Le seul point positif qui peut être mis en évidence au terme de cette nouvelle crise, c’est la capacité retrouvée du Mali de revenir aux vertus d’une diplomatie objective de solidarité et de bon voisinage, une diplomatie qui a raffermi ses bonnes relations avec les « pays du champ », directement impliqués dans le règlement du conflit, à commencer par la Mauritanie et l’Algérie…
Cette attitude déraisonnable du gouvernement à engager le Mali dans d’éternels recommencements n’est pas acceptable pour la Communauté internationale qui, au regard de la multiplication des foyers de tension et des désastres humanitaires de tous genres, ne peut admettre la déperdition de ses efforts de solidarité.

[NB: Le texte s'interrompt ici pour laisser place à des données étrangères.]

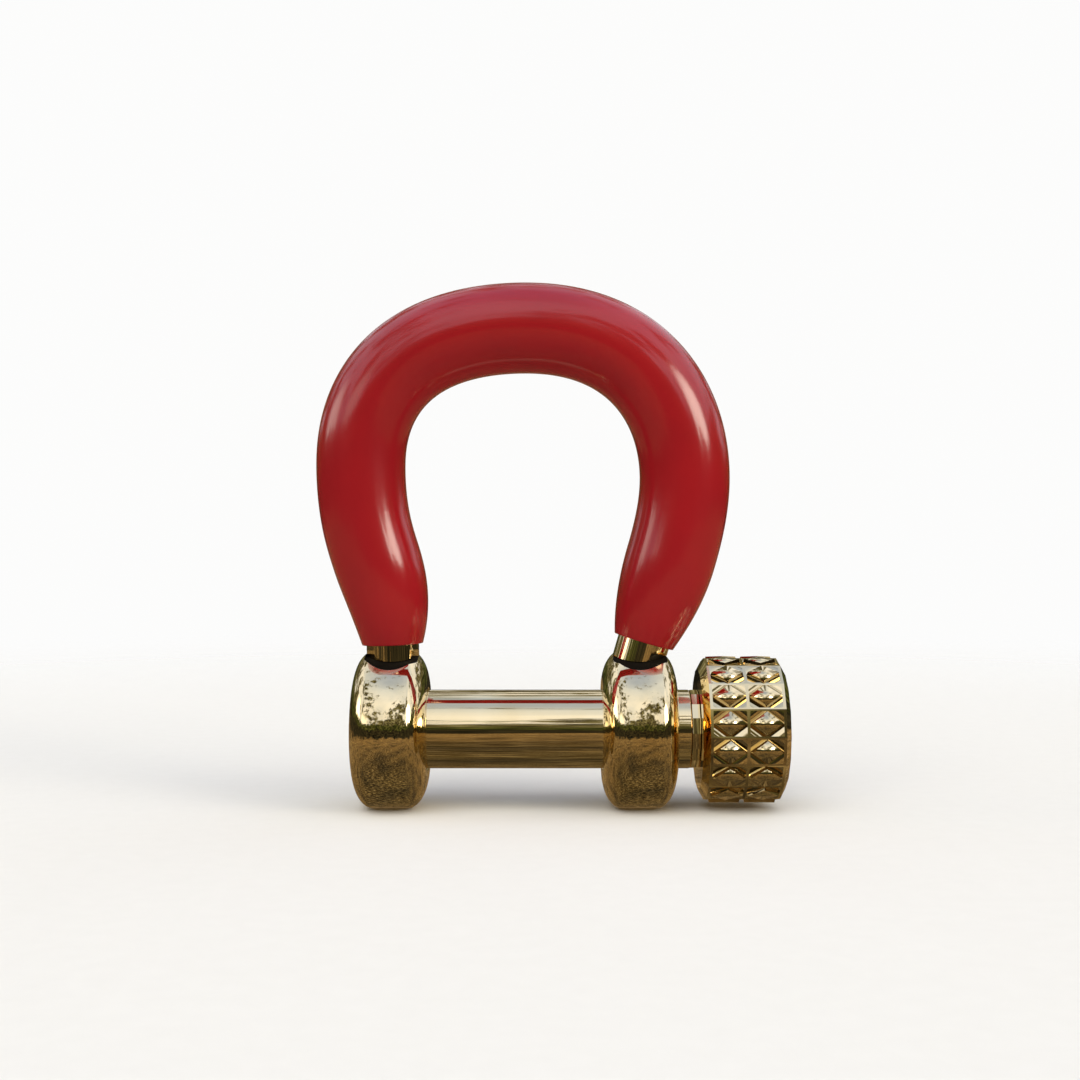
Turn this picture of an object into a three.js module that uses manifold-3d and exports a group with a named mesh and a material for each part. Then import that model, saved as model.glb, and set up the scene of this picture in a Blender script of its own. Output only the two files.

Elle n’est pas non plus acceptable pour la majorité des organisations civiles maliennes qui ont maintes fois attiré l’attention des autorités sur la souffrance des populations exilées et déplacées et indiqué à toute occasion la voie à suivre. Faut-il le rappeler ? Elles ont plaidé pour un dialogue inclusif sur un nouveau contrat social qui traduirait dans les faits les vertus de la bonne gouvernance et de la forme républicaine de l’État.
Elles ont mainte fois suggéré que le Mali inscrive la bonne gouvernance comme principe de base de l’action du gouvernement, avec la conviction que seule la stricte observation de ce principe peut durablement sauver le Mali.
Cette attitude déraisonnable n’est pas acceptable non plus pour les populations du nord, Touaregs et Arabes, chassées de chez elles lors de la reconquête sur la rébellion, celles qui se cachent alors qu’elles sont chez elles, celles qui sont encore dans les camps de réfugiés aux frontières des États voisins, celles qui sont oubliées alors même que les enjeux du conflit ont précisément pour cadre leurs terres et leurs terroirs, leur milieu traditionnel de vie.
Pour ces populations directement concernées, il y a des efforts basiques, simples mais importants, à consentir pour faire renaitre la confiance, permettre la réconciliation et ranimer l’espoir d’un vivre ensemble apaisé.
Au nombre de ces efforts, il y a l’urgence de définir enfin le cap vers lequel le gouvernement est réellement prêt à engager le Mali, définitivement, pour abréger les souffrances et la longue attente de ces populations.
Il y a une autre urgence : la prise en charge de la sécurité de ces populations, qui devra passer par la construction d’une armée républicaine, impartiale, à égale distance de toutes les communautés nationales, ouverte à toutes les communautés et forte de leurs apports.
Ces exigences et bien d’autres attentes des populations ne peuvent se négocier autrement qu’avec les populations elles-mêmes et, en cela, tout nouveau dérapage similaire à celui de Kidal, toute nouvelle déclaration de guerre, instrumentalisation de mouvements armés, instrumentalisation des communautés, ne feraient qu’éloigner de nouveau les Maliens, ceux du nord comme du sud, des solutions endogènes objectives et raisonnables qui, avec un peu de bonne volonté, sont pourtant pour le moment à portée de la main.